Every line of the material below should be repeated exactly.

## [Data shown]
##############################

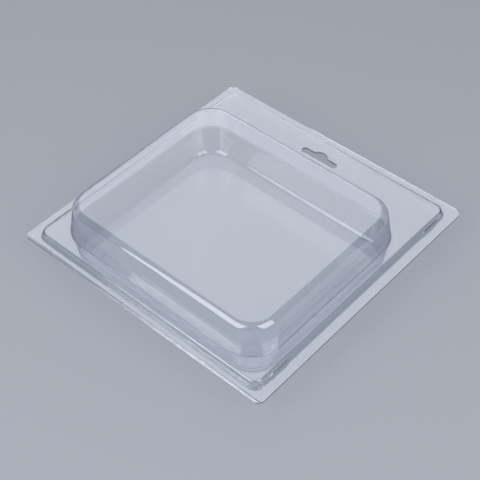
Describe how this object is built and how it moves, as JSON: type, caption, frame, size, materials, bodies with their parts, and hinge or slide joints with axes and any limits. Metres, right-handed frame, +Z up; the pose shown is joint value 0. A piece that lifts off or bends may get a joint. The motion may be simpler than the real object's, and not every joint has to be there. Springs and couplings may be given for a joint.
{
  "type": "clamshell pack",
  "caption": "Clear thermoformed clamshell pack: a domed front half folds over a tray-shaped back half, with nesting rims, side snaps and a slot for a display hook.",
  "frame": {"origin": "under the middle of the pack, on the face of the tray floor that it stands on", "axes": "+X along the fold, +Y from the fold to the hanging edge, +Z up out of the dome"},
  "size_m": [0.22, 0.22, 0.0465],
  "materials": {
    "clear_film": "clear, glossy, thin formed sheet"
  },
  "bodies": {
    "back_half": {"back_shell": "clear_film"},
    "front_half": {"front_shell": "clear_film"}
  },
  "joints": [
    {"name": "fold", "type": "hinge", "parent": "back_half", "child": "front_half", "pos_m": [0, -0.11, 0.017], "axis": [1, 0, 0], "range_deg": [0, 180]}
  ]
}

##############################

## [Worked solution]
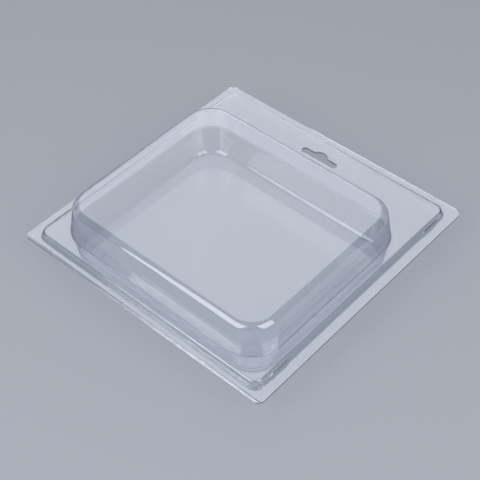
Describe how this object is built and how it moves, as JSON: type, caption, frame, size, materials, bodies with their parts, and hinge or slide joints with axes and any limits. Metres, right-handed frame, +Z up; the pose shown is joint value 0. A piece that lifts off or bends may get a joint. The motion may be simpler than the real object's, and not every joint has to be there. Springs and couplings may be given for a joint.
{
  "type": "clamshell pack",
  "caption": "Clear thermoformed clamshell pack: a domed front half folds over a tray-shaped back half, with nesting rims, side snaps and a slot for a display hook.",
  "frame": {"origin": "under the middle of the pack, on the face of the tray floor that it stands on", "axes": "+X along the fold, +Y from the fold to the hanging edge, +Z up out of the dome"},
  "size_m": [0.22, 0.22, 0.0465],
  "materials": {
    "clear_film": "clear, glossy, thin formed sheet"
  },
  "bodies": {
    "back_half": {"back_shell": "clear_film"},
    "front_half": {"front_shell": "clear_film"}
  },
  "joints": [
    {"name": "fold", "type": "hinge", "parent": "back_half", "child": "front_half", "pos_m": [0, -0.11, 0.017], "axis": [1, 0, 0], "range_deg": [0, 180]}
  ]
}